• [Given task]
Return the records in full, exactly as given.

----------

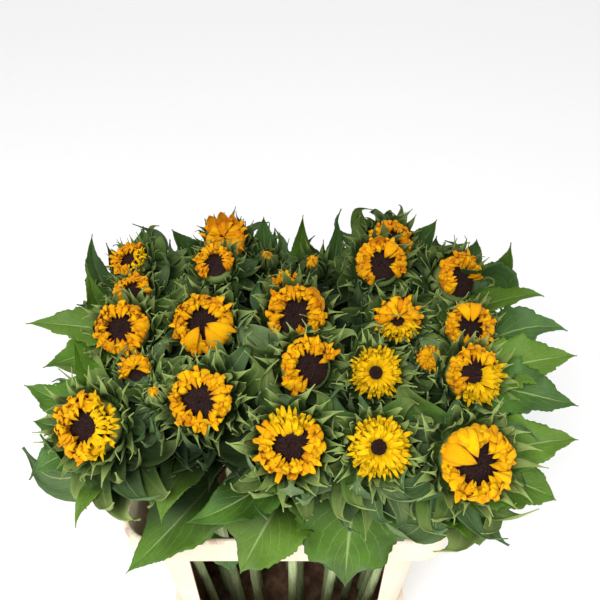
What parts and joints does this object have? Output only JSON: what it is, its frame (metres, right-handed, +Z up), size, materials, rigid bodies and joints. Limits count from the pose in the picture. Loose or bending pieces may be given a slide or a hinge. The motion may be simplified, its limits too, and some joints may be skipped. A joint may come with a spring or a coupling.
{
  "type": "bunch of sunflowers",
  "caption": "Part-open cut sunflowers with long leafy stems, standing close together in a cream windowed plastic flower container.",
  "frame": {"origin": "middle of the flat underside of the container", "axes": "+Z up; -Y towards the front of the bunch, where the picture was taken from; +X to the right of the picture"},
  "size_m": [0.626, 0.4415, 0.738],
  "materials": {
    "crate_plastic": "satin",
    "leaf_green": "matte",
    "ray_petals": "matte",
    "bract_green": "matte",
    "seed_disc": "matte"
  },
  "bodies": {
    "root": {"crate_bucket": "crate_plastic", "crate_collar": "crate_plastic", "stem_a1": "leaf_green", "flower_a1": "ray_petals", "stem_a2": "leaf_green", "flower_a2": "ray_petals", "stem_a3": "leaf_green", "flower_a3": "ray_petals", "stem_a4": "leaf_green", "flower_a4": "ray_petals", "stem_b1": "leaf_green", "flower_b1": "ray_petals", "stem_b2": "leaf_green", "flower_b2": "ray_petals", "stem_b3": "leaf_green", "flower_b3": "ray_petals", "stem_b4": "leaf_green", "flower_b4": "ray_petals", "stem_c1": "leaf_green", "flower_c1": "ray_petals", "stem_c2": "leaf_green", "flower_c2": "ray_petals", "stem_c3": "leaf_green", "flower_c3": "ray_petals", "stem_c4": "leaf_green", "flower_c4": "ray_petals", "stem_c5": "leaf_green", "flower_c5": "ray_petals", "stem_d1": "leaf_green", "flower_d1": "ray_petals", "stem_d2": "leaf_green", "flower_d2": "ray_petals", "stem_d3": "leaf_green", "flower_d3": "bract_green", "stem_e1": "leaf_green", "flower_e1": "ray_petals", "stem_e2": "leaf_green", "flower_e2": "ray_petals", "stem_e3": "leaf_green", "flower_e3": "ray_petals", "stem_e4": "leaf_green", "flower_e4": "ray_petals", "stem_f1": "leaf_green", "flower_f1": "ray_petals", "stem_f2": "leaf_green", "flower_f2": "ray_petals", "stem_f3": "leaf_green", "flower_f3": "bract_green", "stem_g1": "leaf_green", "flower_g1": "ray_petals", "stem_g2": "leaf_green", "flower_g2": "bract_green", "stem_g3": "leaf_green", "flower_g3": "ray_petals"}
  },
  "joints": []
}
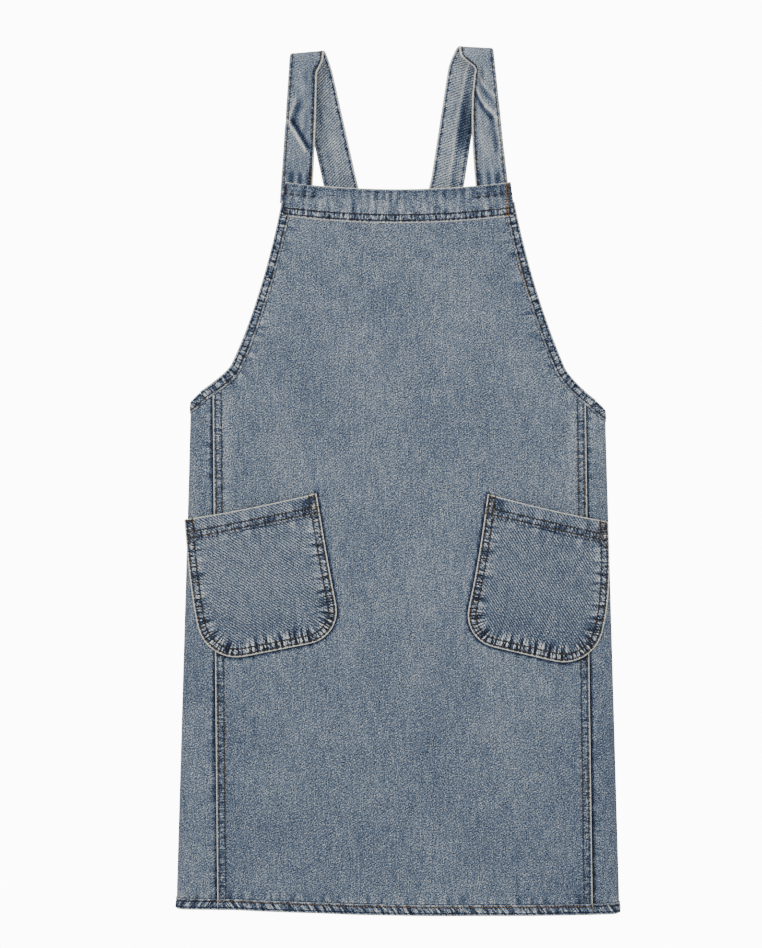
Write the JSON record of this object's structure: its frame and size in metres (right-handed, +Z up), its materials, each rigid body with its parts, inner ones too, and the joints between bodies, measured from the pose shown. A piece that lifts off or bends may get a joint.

----------

• [Exercise result]
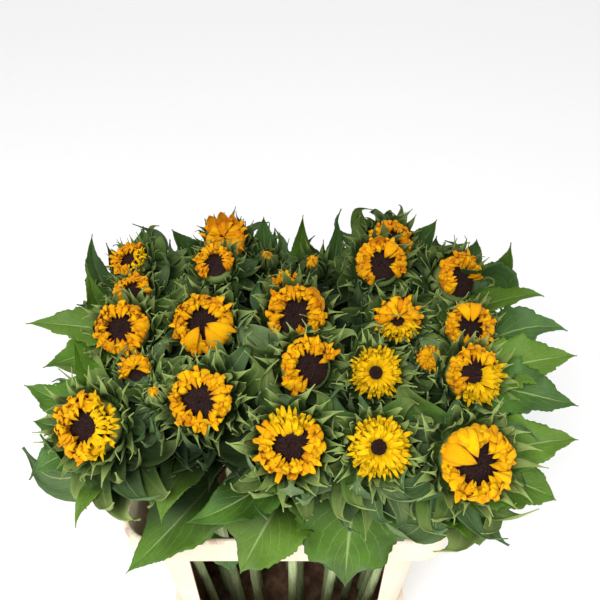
What parts and joints does this object have? Output only JSON: what it is, its frame (metres, right-handed, +Z up), size, materials, rigid bodies and joints. Limits count from the pose in the picture. Loose or bending pieces may be given a slide or a hinge. The motion may be simplified, its limits too, and some joints may be skipped. A joint may come with a spring or a coupling.
{
  "type": "bunch of sunflowers",
  "caption": "Part-open cut sunflowers with long leafy stems, standing close together in a cream windowed plastic flower container.",
  "frame": {"origin": "middle of the flat underside of the container", "axes": "+Z up; -Y towards the front of the bunch, where the picture was taken from; +X to the right of the picture"},
  "size_m": [0.626, 0.4415, 0.738],
  "materials": {
    "crate_plastic": "satin",
    "leaf_green": "matte",
    "ray_petals": "matte",
    "bract_green": "matte",
    "seed_disc": "matte"
  },
  "bodies": {
    "root": {"crate_bucket": "crate_plastic", "crate_collar": "crate_plastic", "stem_a1": "leaf_green", "flower_a1": "ray_petals", "stem_a2": "leaf_green", "flower_a2": "ray_petals", "stem_a3": "leaf_green", "flower_a3": "ray_petals", "stem_a4": "leaf_green", "flower_a4": "ray_petals", "stem_b1": "leaf_green", "flower_b1": "ray_petals", "stem_b2": "leaf_green", "flower_b2": "ray_petals", "stem_b3": "leaf_green", "flower_b3": "ray_petals", "stem_b4": "leaf_green", "flower_b4": "ray_petals", "stem_c1": "leaf_green", "flower_c1": "ray_petals", "stem_c2": "leaf_green", "flower_c2": "ray_petals", "stem_c3": "leaf_green", "flower_c3": "ray_petals", "stem_c4": "leaf_green", "flower_c4": "ray_petals", "stem_c5": "leaf_green", "flower_c5": "ray_petals", "stem_d1": "leaf_green", "flower_d1": "ray_petals", "stem_d2": "leaf_green", "flower_d2": "ray_petals", "stem_d3": "leaf_green", "flower_d3": "bract_green", "stem_e1": "leaf_green", "flower_e1": "ray_petals", "stem_e2": "leaf_green", "flower_e2": "ray_petals", "stem_e3": "leaf_green", "flower_e3": "ray_petals", "stem_e4": "leaf_green", "flower_e4": "ray_petals", "stem_f1": "leaf_green", "flower_f1": "ray_petals", "stem_f2": "leaf_green", "flower_f2": "ray_petals", "stem_f3": "leaf_green", "flower_f3": "bract_green", "stem_g1": "leaf_green", "flower_g1": "ray_petals", "stem_g2": "leaf_green", "flower_g2": "bract_green", "stem_g3": "leaf_green", "flower_g3": "ray_petals"}
  },
  "joints": []
}
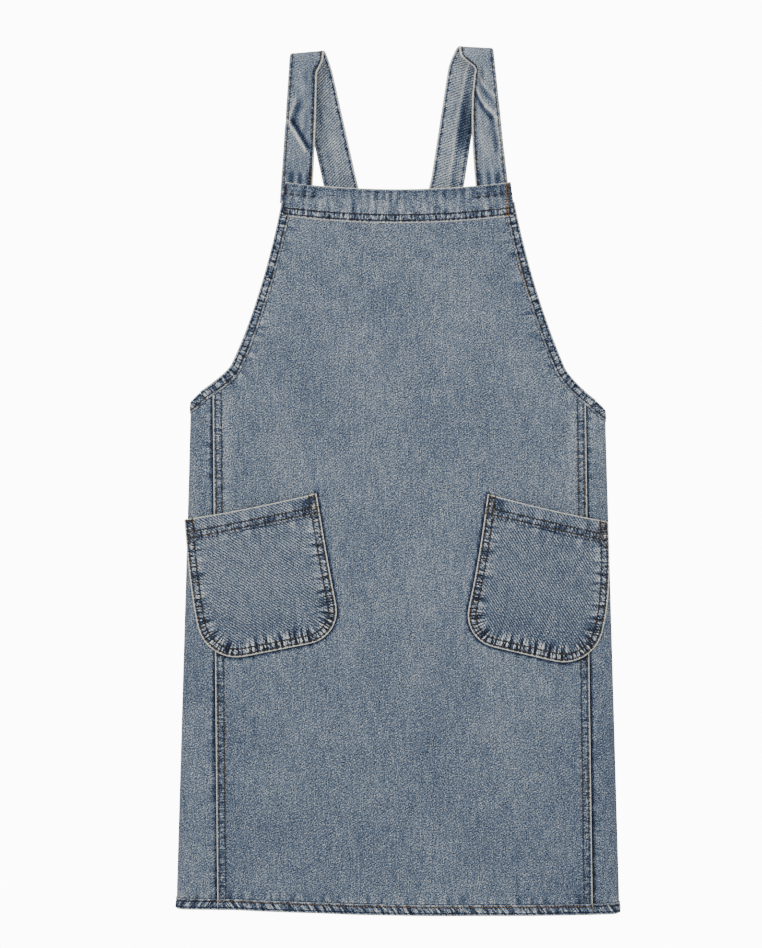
Write the JSON record of this object's structure: its frame and size in metres (right-handed, +Z up), its materials, each rigid body with its parts, inner ones too, and the joints between bodies, measured from the pose shown. A piece that lifts off or bends may get a joint.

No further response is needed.